The JOI  Board of Governors (BoG) met to discuss the community’s concerns and responded with a letter to Ted Moore of the University of Michigan and others on March 15, outlining several actions. JOI is now discussing a move to combine the ODP director and JOI president positions, Moore and colleagues wrote March 24 in a summary letter addressing the board’s response. Moore, chair of the International Planning Sub-Committee to help structure the future role of the ODP, sent the letter to members of the scientific community who have interests in the present and future of ocean drilling. Any change in hiring positions will need approval from the National Science Foundation.

Adm. Watkins is currently both president of JOI and president of the Consortium for Oceanographic Research and Education (CORE), which lobbies to enhance U.S. funding for ocean research. In the midst of these changes, Adm. Watkins announced March 7 to the CORE Board of Governors his intention to retire before the end of the current legislative session, said Terry Schaff, assistant to the president of JOI. As of now, the current legislative session is scheduled to recess Oct. 6. “When the admiral retires, CORE and JOI will compete for new presidents,” Schaff said.

The board also established a Management Oversight Committee to assist in overseeing the ODP and has appointed John Orcutt of Scripps Institution of Oceanography to develop a transition plan for ODP to be presented to the Executive Committee of JOIDES in June.

Changes seen as optimistic

“Reaction to Moran’s termination from both the U.S. and various non-U.S. partners within the JOIDES community was swift and strong,” Moore wrote in the March 24 letter signed by Austin, Pisias and the chair of the U.S. Science Advisory Committee, Peggy Delaney of the University of California, Santa Cruz. “Virtually all JOIDES scientists viewed this event as detrimental to the health of the ODP and to prospects for a continuation of scientific ocean drilling beyond 2003,” they wrote.

Moore and colleagues were hopeful that the new management committee would “address many of the issues that gave rise to the miscommunication and misunderstanding between the BoG and the ODP Director,” they wrote.

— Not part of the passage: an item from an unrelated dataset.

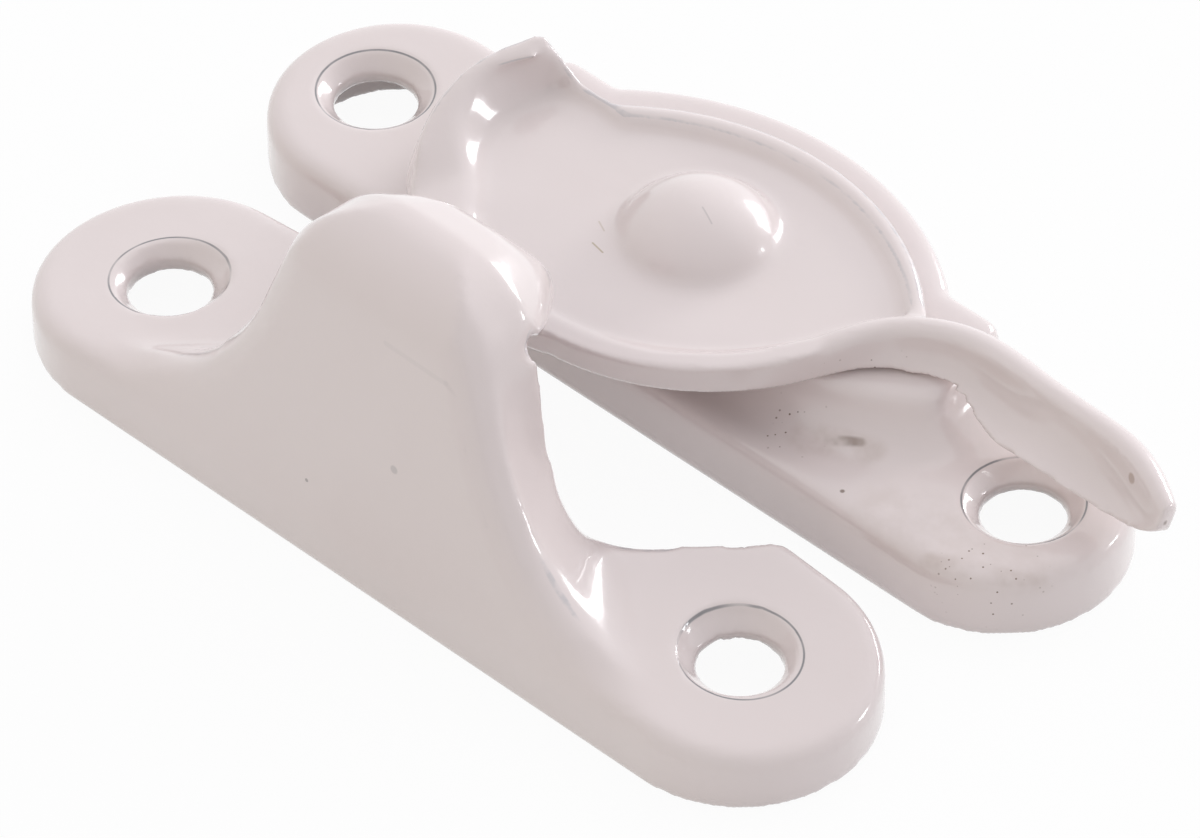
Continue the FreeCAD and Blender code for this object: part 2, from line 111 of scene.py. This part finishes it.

Although recent advertisements in the March 14 EOS for Moran’s position “reflected the state of matters at the time,” Schaff said, they were developed prior to the decision to combine the ODP director position with the presidency of JOI. New advertisements are expected.

Although Moran is still uncertain about why the action against her was taken, she said she is hopeful ODP will have a successful future.

“Kate brought to ODP a vision of the future and the energy to transform a program that is in its twilight into a program with a new beginning,” Austin and Pisias wrote. “Of primary concern to the ODP community is whether Kate Moran was a good director of the Ocean Drilling Program. From the community’s perspective, the answer is clearly yes.”